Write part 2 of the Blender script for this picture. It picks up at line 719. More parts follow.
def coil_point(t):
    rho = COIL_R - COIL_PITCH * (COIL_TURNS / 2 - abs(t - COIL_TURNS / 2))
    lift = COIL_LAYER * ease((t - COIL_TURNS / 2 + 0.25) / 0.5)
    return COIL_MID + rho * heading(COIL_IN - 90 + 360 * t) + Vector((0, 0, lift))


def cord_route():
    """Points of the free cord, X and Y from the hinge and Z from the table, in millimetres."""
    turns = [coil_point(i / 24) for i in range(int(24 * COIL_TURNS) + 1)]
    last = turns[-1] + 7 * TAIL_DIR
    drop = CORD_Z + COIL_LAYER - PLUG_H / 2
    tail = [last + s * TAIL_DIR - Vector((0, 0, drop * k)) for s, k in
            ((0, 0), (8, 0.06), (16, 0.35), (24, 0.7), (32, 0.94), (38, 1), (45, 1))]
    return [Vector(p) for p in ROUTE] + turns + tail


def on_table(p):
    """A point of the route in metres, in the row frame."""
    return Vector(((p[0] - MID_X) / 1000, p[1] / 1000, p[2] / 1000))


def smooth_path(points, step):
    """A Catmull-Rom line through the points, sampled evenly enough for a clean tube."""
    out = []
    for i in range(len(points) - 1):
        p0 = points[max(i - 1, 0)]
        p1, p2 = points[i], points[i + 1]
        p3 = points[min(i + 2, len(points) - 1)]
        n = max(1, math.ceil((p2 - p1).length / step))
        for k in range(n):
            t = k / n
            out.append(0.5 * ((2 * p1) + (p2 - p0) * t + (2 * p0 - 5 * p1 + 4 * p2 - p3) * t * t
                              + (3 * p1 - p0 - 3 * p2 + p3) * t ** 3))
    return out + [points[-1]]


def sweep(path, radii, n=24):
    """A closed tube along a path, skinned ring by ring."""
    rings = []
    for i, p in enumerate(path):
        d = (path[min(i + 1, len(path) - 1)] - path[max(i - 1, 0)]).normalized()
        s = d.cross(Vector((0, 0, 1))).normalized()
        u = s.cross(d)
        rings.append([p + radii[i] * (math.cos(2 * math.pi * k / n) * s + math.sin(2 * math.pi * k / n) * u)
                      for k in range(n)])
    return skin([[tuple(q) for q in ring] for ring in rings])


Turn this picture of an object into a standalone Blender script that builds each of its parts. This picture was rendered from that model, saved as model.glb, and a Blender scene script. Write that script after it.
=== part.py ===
..........
- _The exercise_:
In the material above, show every line where the word "parts" turns up.

- _Task response_:
Write part 2 of the Blender script for this picture. It picks up at line 719. More parts follow.
Turn this picture of an object into a standalone Blender script that builds each of its parts. This picture was rendered from that model, saved as model.glb, and a Blender scene script. Write that script after it.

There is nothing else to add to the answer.